-- START Supplied material --

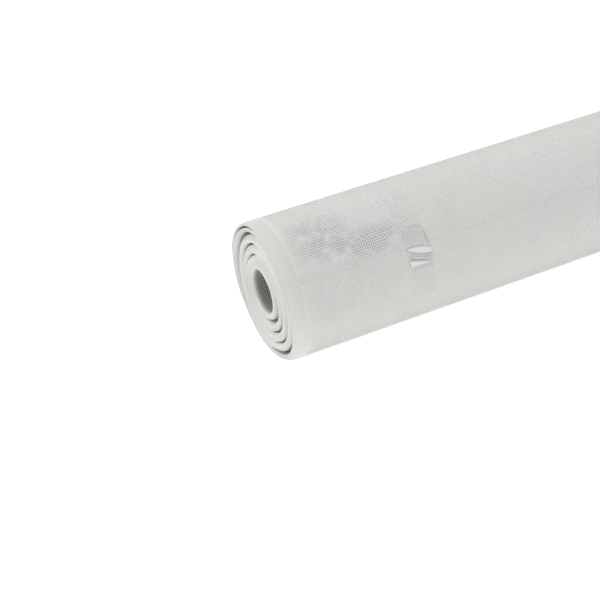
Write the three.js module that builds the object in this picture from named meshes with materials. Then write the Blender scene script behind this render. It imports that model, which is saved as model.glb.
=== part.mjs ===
// A roll of white fiberglass insect screen, wound without a core tube and held shut by one strip of clear tape.
// Millimetres, +Z up. The roll lies on a level floor with its axis along X. The origin is on the floor, under
// the middle of the roll, and the taped side faces -Y.
import * as THREE from "three";

// The roll
const SCREEN_WIDTH = 1000; // the screen is sold 1 m wide, which is the length of the roll
const ROLL_DIAMETER = 86;
const BORE_DIAMETER = 27; // left by the winding mandrel
const ROLL_SIDES = 48; // an even number, so that one flat side faces the floor

// The turns as they show on each end: bundles of turns that crept apart, with open grooves between them
const BUNDLE_TURNS = [15, 19, 21, 14, 16]; // turns in each bundle, from the bore outwards
const GROOVE_WIDTH = 0.9;
const GROOVE_DEPTH = 4; // behind the outermost bundle
const INNER_RECESS = 0.8; // the inner bundles lie this far behind the outermost one
const EDGE_ROUNDING = 1.1; // the soft edges of each bundle, and of the bore's mouth
const RIM_ROUNDING_INWARD = 2.9; // the outermost turns roll in at the end of the roll: this far towards the bore,
const RIM_ROUNDING_ALONG = 6; // and this far along the roll
const ROUNDING_STEPS = 2; // straight steps in each rounded edge

// The tape that holds the loose end of the screen
const TAPE_WIDTH = 15;
const TAPE_LENGTH = 72; // along its arc
const TAPE_THICKNESS = 0.1;
const TAPE_CLEARANCE = 0.3; // between the screen and the tape
const TAPE_FROM_END = 84; // from the near end to the tape's middle
const TAPE_MIDDLE_ANGLE = THREE.MathUtils.degToRad(48); // above the horizontal, on the -Y side
const TAPE_STEPS = 24; // straight steps along the arc

const rollRadius = ROLL_DIAMETER / 2;
const boreRadius = BORE_DIAMETER / 2;
const axisHeight = rollRadius * Math.cos(Math.PI / ROLL_SIDES); // the flat side's distance from the axis
const turnCount = BUNDLE_TURNS.reduce((sum, turns) => sum + turns, 0);
const grooveTotal = GROOVE_WIDTH * (BUNDLE_TURNS.length - 1);
const turnThickness = (rollRadius - boreRadius - grooveTotal) / turnCount;

// Points of a quarter of an ellipse about (radius, setback). Angle 0 faces the bore, and a quarter turn faces the end.
function roundedEdge(radius, setback, inward, along, fromAngle) {
  return Array.from({ length: ROUNDING_STEPS + 1 }, (_, step) => {
    const angle = fromAngle + (step / ROUNDING_STEPS) * (Math.PI / 2);
    return [radius - inward * Math.cos(angle), setback - along * Math.sin(angle)];
  });
}

// The side of a bundle that faces the bore, with its rounded edge at the end.
function innerEdge(radius, crown) {
  const centre = [radius + EDGE_ROUNDING, crown + EDGE_ROUNDING];
  return roundedEdge(...centre, EDGE_ROUNDING, EDGE_ROUNDING, 0);
}

// The side of an inner bundle that faces away from the bore.
function outerEdge(radius, crown) {
  const centre = [radius - EDGE_ROUNDING, crown + EDGE_ROUNDING];
  return roundedEdge(...centre, EDGE_ROUNDING, EDGE_ROUNDING, Math.PI / 2);
}

// The outside edge of the roll.
function rimEdge(radius, crown) {
  const centre = [radius - RIM_ROUNDING_INWARD, crown + RIM_ROUNDING_ALONG];
  return roundedEdge(...centre, RIM_ROUNDING_INWARD, RIM_ROUNDING_ALONG, Math.PI / 2);
}

// One bundle of turns in section, from its inner side to its outer side, as [radius, distance behind the end].
function bundleSection(turns, index) {
  const turnsInside = BUNDLE_TURNS.slice(0, index).reduce((sum, more) => sum + more, 0);
  const inner = boreRadius + turnsInside * turnThickness + index * GROOVE_WIDTH;
  const outer = inner + turns * turnThickness;
  const isRim = index === BUNDLE_TURNS.length - 1;
  const crown = isRim ? 0 : INNER_RECESS;
  const floorInside = index === 0 ? [] : [[inner, GROOVE_DEPTH]];
  const floorOutside = isRim ? [] : [[outer, GROOVE_DEPTH]];
  const outside = isRim ? rimEdge(outer, crown) : outerEdge(outer, crown);
  return [...floorInside, ...innerEdge(inner, crown), ...outside, ...floorOutside];
}

// The whole roll is turned about its axis: up the near end, along the outside, down the far end, back in the bore.
function screenRoll() {
  const end = BUNDLE_TURNS.map(bundleSection).flat();
  const nearEnd = end.map(([radius, setback]) => new THREE.Vector2(radius, setback - SCREEN_WIDTH / 2));
  const farEnd = end.map(([radius, setback]) => new THREE.Vector2(radius, SCREEN_WIDTH / 2 - setback)).reverse();
  const section = [...nearEnd, ...farEnd, nearEnd[0].clone()];
  const geometry = new THREE.LatheGeometry(section, ROLL_SIDES, Math.PI / ROLL_SIDES);
  const material = new THREE.MeshStandardMaterial({ color: 0xdcdcd6, roughness: 0.75, metalness: 0 });
  const roll = new THREE.Mesh(geometry, material);
  roll.name = "screen_roll";
  roll.rotation.z = -Math.PI / 2; // the lathe's axis, Y, becomes the roll's axis, X
  return roll;
}

// The tape is a thin strip bent round the roll: a sector of a ring, extruded along the axis.
function tapeStrip() {
  const innerRadius = rollRadius + TAPE_CLEARANCE;
  const outerRadius = innerRadius + TAPE_THICKNESS;
  const halfAngle = TAPE_LENGTH / innerRadius / 2;
  const ring = new THREE.Shape();
  ring.absarc(0, 0, outerRadius, TAPE_MIDDLE_ANGLE - halfAngle, TAPE_MIDDLE_ANGLE + halfAngle, false);
  ring.absarc(0, 0, innerRadius, TAPE_MIDDLE_ANGLE + halfAngle, TAPE_MIDDLE_ANGLE - halfAngle, true);
  const geometry = new THREE.ExtrudeGeometry(ring, {
    depth: TAPE_WIDTH,
    bevelEnabled: false,
    curveSegments: TAPE_STEPS,
  });
  const material = new THREE.MeshStandardMaterial({
    color: 0xe6e8e4,
    roughness: 0.15,
    metalness: 0,
    transparent: true,
    opacity: 0.35,
  });
  const tape = new THREE.Mesh(geometry, material);
  tape.name = "tape_strip";
  // The extrusion runs along X towards the near end, and the arc's zero angle points to -Y.
  tape.rotation.y = -Math.PI / 2;
  tape.rotation.x = Math.PI / 2;
  tape.position.x = TAPE_FROM_END + TAPE_WIDTH / 2 - SCREEN_WIDTH / 2;
  return tape;
}

const insectScreenRoll = new THREE.Group();
insectScreenRoll.add(screenRoll(), tapeStrip());
insectScreenRoll.position.z = axisHeight;

export default insectScreenRoll;
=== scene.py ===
import math
import bpy
import numpy as np
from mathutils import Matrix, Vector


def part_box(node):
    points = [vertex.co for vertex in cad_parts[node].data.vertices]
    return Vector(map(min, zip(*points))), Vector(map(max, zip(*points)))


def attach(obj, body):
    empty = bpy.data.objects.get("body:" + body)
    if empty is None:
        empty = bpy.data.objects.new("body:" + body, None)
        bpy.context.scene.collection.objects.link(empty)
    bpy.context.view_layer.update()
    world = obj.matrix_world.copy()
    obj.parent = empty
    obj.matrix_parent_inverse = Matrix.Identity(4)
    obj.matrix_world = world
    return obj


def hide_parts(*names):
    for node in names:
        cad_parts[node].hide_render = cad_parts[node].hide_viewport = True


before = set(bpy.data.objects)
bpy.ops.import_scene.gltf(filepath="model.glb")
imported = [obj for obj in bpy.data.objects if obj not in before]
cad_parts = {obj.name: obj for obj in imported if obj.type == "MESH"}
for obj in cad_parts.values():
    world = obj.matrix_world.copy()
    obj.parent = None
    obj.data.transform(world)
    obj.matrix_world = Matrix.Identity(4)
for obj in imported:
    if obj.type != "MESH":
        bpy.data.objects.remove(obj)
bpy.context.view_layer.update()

MM = 0.001

# The roll, from the CAD solid
roll_low, roll_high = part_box("screen_roll")
HALF_LENGTH = (roll_high.x - roll_low.x) / 2
OUTER_RADIUS = (roll_high.z - roll_low.z) / 2
AXIS_HEIGHT = (roll_high.z + roll_low.z) / 2
BORE_RADIUS = 13.5 * MM
BORE_RISE = 1.2 * MM  # the mandrel's hollow sits a little above the middle of the near end

# The screen and how it is wound
TURNS = 85
LAP_STEP = 0.05 * MM  # how far the outermost turn sinks in one turn, which is the step at its loose edge
YARN_WIDTH = 0.31 * MM
YARN_HEIGHT = 0.26 * MM
MESH_ALONG = 1.411 * MM  # 18 meshes to the inch
MESHES_AROUND = 170  # 16 meshes to the inch
BORE_MESHES = 53
LOOSE_EDGE = 43.0  # the screen's cut end lies at this angle
SEAM_STEP = 0.9995  # share of a turn at which the outermost turn ends, just short of its start
ANGLE_ROWS = 168
BED_DEPTH = YARN_HEIGHT + 0.02 * MM  # the turn under the outermost one lies this far down
LONG_YARN_SINK = 0.03 * MM  # the yarns along the roll lie a little deeper than those round it
LONG_YARN_TUCK = 0.6 * MM  # how far they run on under the selvedge
LONG_YARN_DIP = 0.16 * MM  # and how far they sink there
FRAYING = 0.0022  # share of a turn by which the yarns' cut ends differ
HOOP_STEPS = 73  # points along each yarn round the outside
BORE_HOOP_STEPS = 49
INNER_LINES = 97  # along the long middle of the roll
INNER_BORE_SPACING = 12  # its bore has one line for this many outside
# Soft patches where the openings of the outer turns line up, with painted shade in the openings and a painted
# highlight on the yarns: middle from the near end, half length, middle angle above the loose edge, half
# height, strength
LINED_UP_PATCHES = (
    (29 * MM, 19 * MM, 32, 19, 1.0),
    (56 * MM, 24 * MM, 15, 12, 1.0),
    (38 * MM, 30 * MM, -18, 16, 0.22),
)

# The end of the roll
SELVEDGE = 8.0 * MM  # the close-woven border, as it shows on the outside
BORDER_HOOPS = np.array([8.15, 8.5, 8.87, 9.28, 9.75, 10.3, 11.0, 11.9]) * MM  # the last close yarns
RIM_INWARD = 4.4 * MM  # the outermost turns roll in at the end
RIM_ALONG = 6.5 * MM
END_PIECE_DEPTH = 22.0 * MM
LINES_PER_TURN = 4
TURN_RIPPLE = 0.10 * MM  # the ridge of each turn
TURN_BLUNTNESS = 0.6
TURN_CREEP = 0.16 * MM  # how unevenly the strip's edge lies, and the turns over which that changes
TURN_CREEP_SPACING = 0.13
TURN_SHIFT = 0.24 * MM
TURN_SHIFT_SPACING = 1.7
TURN_WANDER = 0.5 * MM
TURN_WANDER_SPACING = 6.0
NEAR_SEED = 11
FAR_SEED = 23
SETTLE_FADE = 0.6 * MM  # the ridges fade out this near the bore and the rim
BUNDLE_EDGE_INWARD = 2.4 * MM
BUNDLE_EDGE_DEPTH = 2.1 * MM
BORE_MOUTH = 1.3 * MM
END_SETBACK = 0.5 * MM
CLOSED_GAP_WIDTH = 0.02 * MM  # what is left of a gap where it closes
CLOSED_GAP_DEPTH = 0.1 * MM
RIM_BULGE = 3.2 * MM  # one side of the rim stands out past the rest of the end
RIM_BULGE_ANGLES = (80, 245)
RIM_BULGE_FROM = 0.8  # share of the turns inside the bulge, and the share over which it rises
RIM_BULGE_REACH = 0.15
INNER_LIFT = 0.8 * MM  # the turns round the bore stand out too
INNER_LIFT_REACH = 0.18
GAP_WIDTH_TAPER = 0.6  # powers that make a gap's two tips blunter
GAP_DEPTH_TAPER = 0.5
# How much painted shade a gap's sides get: the inner one at its top and foot, then the outer one at its foot
# and top
GAP_SHADING = (0.75, 1.0, 1.0, 0.2)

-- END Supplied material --

### Your instructions
Write out exactly, please, the lines beginning at the start of the material and ending with the line that holds "const ROLL_SIDES = 48;", both included.

### Written response
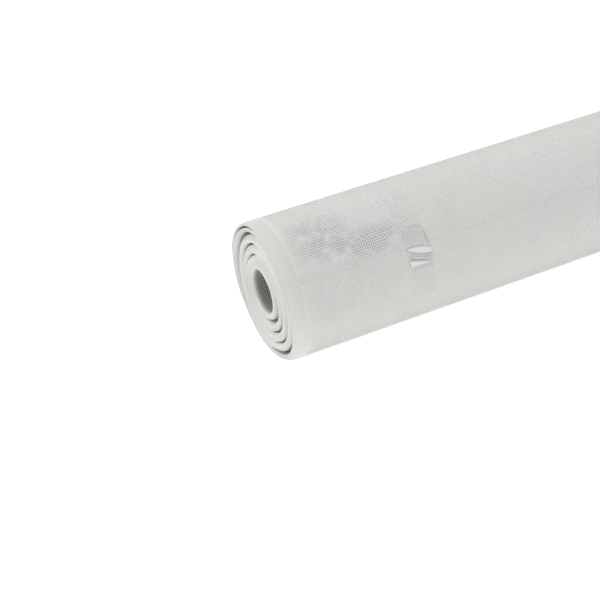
Write the three.js module that builds the object in this picture from named meshes with materials. Then write the Blender scene script behind this render. It imports that model, which is saved as model.glb.
=== part.mjs ===
// A roll of white fiberglass insect screen, wound without a core tube and held shut by one strip of clear tape.
// Millimetres, +Z up. The roll lies on a level floor with its axis along X. The origin is on the floor, under
// the middle of the roll, and the taped side faces -Y.
import * as THREE from "three";

// The roll
const SCREEN_WIDTH = 1000; // the screen is sold 1 m wide, which is the length of the roll
const ROLL_DIAMETER = 86;
const BORE_DIAMETER = 27; // left by the winding mandrel
const ROLL_SIDES = 48; // an even number, so that one flat side faces the floor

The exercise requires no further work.